Btw, the cheap no-brand E27 LED bulbs that are typically ordered from online china sites (or value hardware shops) are not exactly super reliable compared to the more expensive name brand ones (there is a reason why they are so much cheaper), i've used a few of the cheapo ones before and some of them failed after just a short period of usage (though i also have some of the cheap ones that are still working well for more than a year), so i guess the quality control naturally tends to get abit dodgy at the cheaper end of the price scale... so if you are buying the cheap ones, its best to order more for spares just in case.  :Grin:

----------


## Urban Aquaria

To add, here are some good examples of DIY light systems using simple lamp holders:



This one has some nice style...



Photos from Google Images.

----------


## kurty

> Just to highlight some factors that contribute to the effectiveness of E27 LED bulbs... i've used them to replace all my home and office lighting for quite a while, so quite familiar with their application. At one point, i've also used a simple IKEA E27 desk lamp with E27 LED bulb shining over a small desktop nano tank for a period of time too.
> 
> The 360° beam angle ones are usually those that have their LEDs arranged on all their sides (the ones that resemble a corn cob style design), so their light is divided and spread out in all directions, that is great for a ceiling lamp to light up a whole room (note that the lumens specs indicate the overall brightness we see but not necessarily what actually gets into the aquarium)... but on the other hand, for aquarium applications, you would want as much of the lights to be focused directly downwards into the aquarium (rather than have to re-reflect light downwards and hence lose overall intensity), so its more efficient to use E27 LED bulbs that have all of their LEDs pointing in one direction (the spot light style ones). The path of all the light is directional, so you can ensure there is no wasted light going sideways.

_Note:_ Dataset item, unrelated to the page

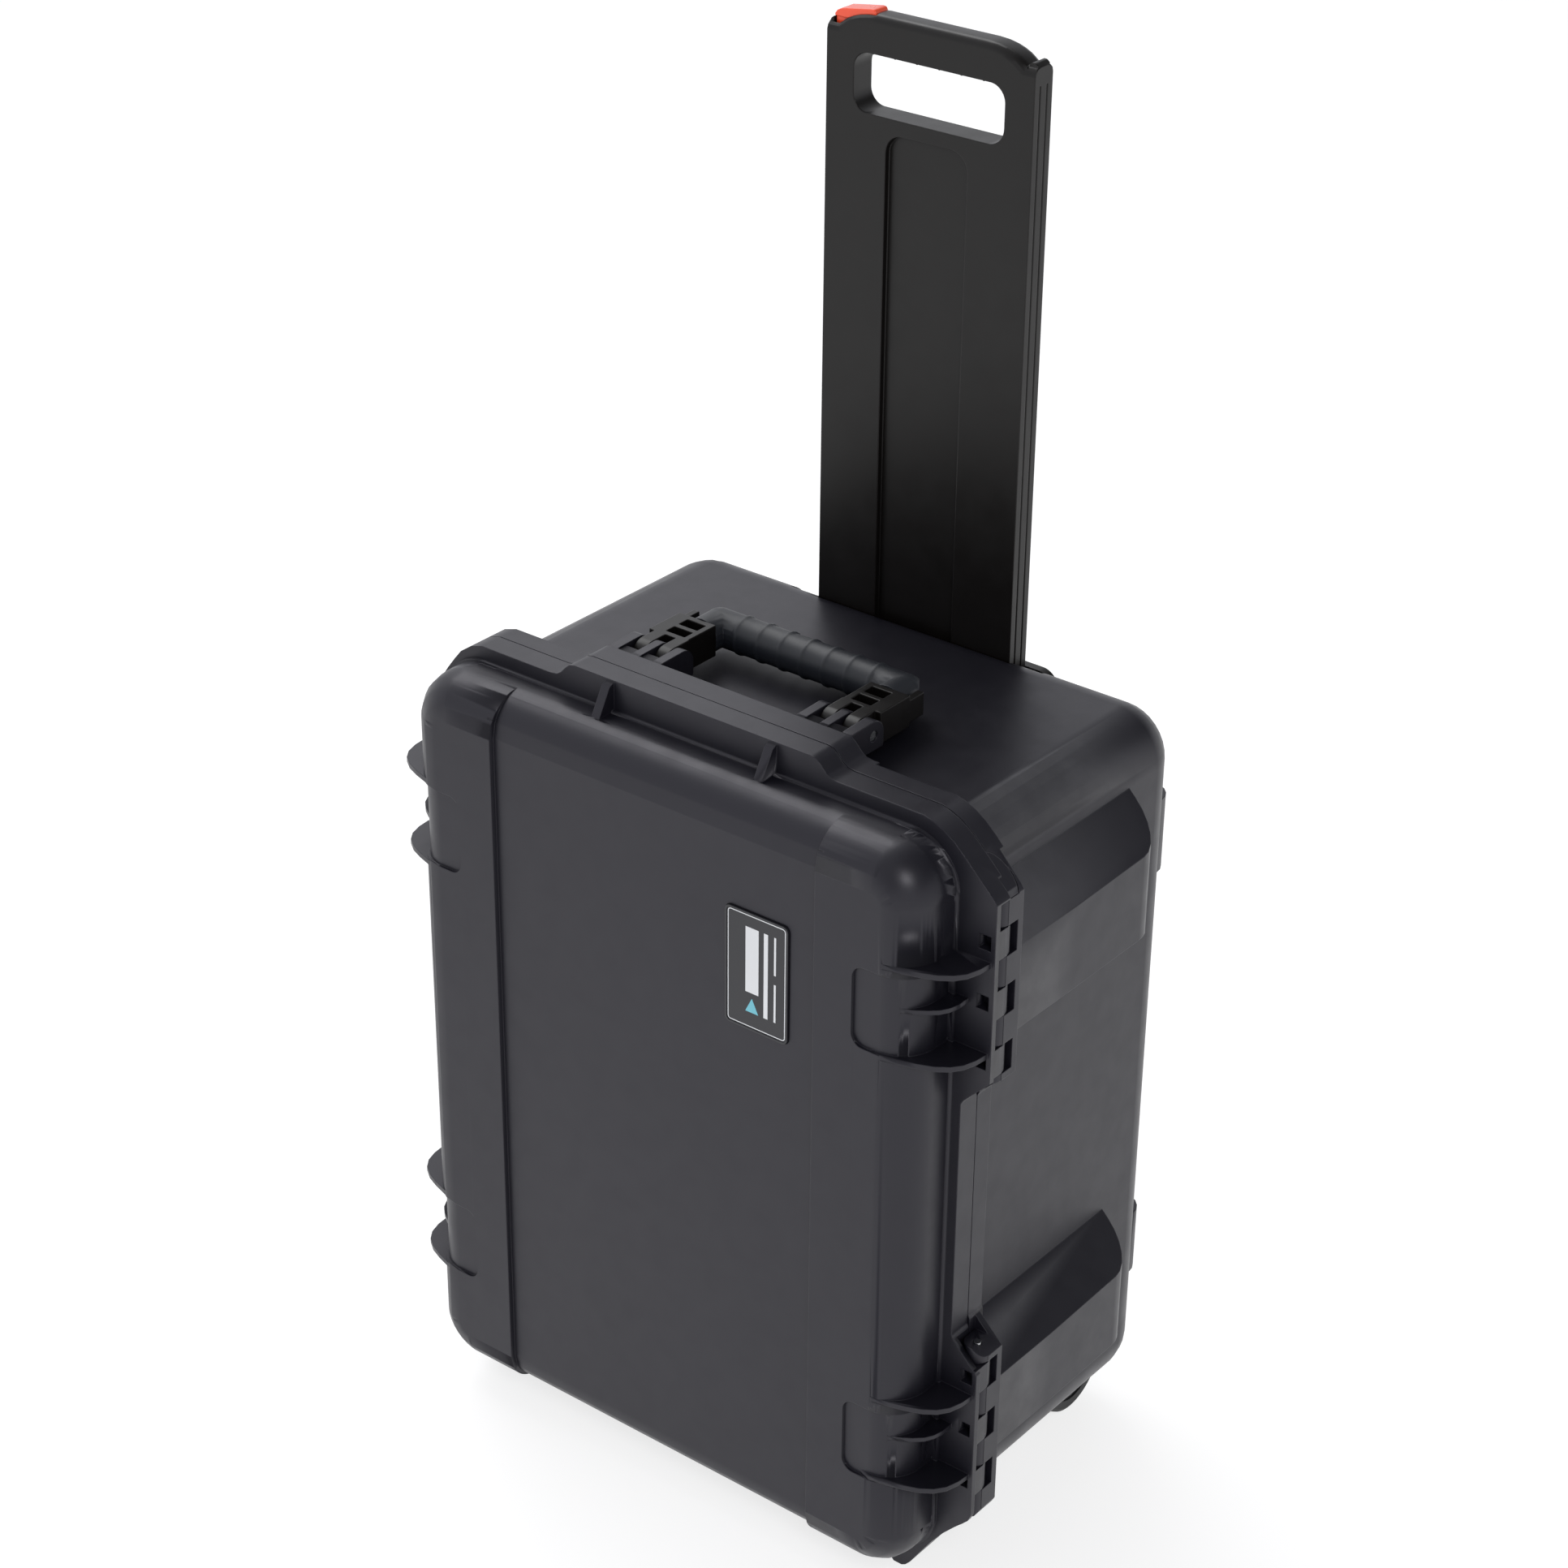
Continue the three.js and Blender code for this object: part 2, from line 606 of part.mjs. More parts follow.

To increase the light coverage, just adjust the angle or increase the height of the lights.
> 
> The Dymax Astro is basically a E27 lamp holder that is designed for conventional E27 bulbs, so if you use E27 LED bulbs in it, the horizontal placement of the bulb results in only one side of LEDs shining downwards into the tank, while the rest of the sides shine in all other directions and lose overall intensity when they have to be reflected back down.
> 
> Instead of that, you can just look at getting the simple E27 lamp holders with clips from electronic shops (there is a shop at Sim Lim Sq called Unicell which has a whole display shelf of clip-on E27 bulb holders with flexible necks, they also sell E27 LED bulbs too), even IKEA also sells a good selection of lamp holders too. These E27 lamp holders utilize a vertical placement of the bulb and you can match it with E27 LED bulbs which have a directional light focus for better efficiency.
> 
> Btw, the cheap no-brand E27 LED bulbs that are typically ordered from online china sites (or value hardware shops) are not exactly super reliable compared to the more expensive name brand ones (there is a reason why they are so much cheaper), i've used a few of the cheapo ones before and some of them failed after just a short period of usage (though i also have some of the cheap ones that are still working well for more than a year), so i guess the quality control naturally tends to get abit dodgy at the cheaper end of the price scale... so if you are buying the cheap ones, its best to order more for spares just in case.


thank you, UA for sharing.

i actually went to ikea to hunt for this lamp holder but none could seem to be trustworthy or suitable..
its either wall mount (i can't drill any holes on wall)
or the neck is too short...  i don't want a scenario whereby i used halfway, the lamp dropped into the water..  :Very Happy: 



Unicell, interesting. i guess i will pay them a visit on this sat then.
i guess the horizontal light focus that you are referring, looks like this.
Attachment 45051

someone in oversea actually uses 2 x dymax astro on his tank:
Attachment 45052

i feel, in order to support the e27 or this idea, the lamp holder is important and must be reliable.
The goose neck if you call it, must be strong and don't give way easily.
anyway, dymax astro is cheap, less than $15 i suppose??  :Laughing: 
so far, no accident nor incidents on this product..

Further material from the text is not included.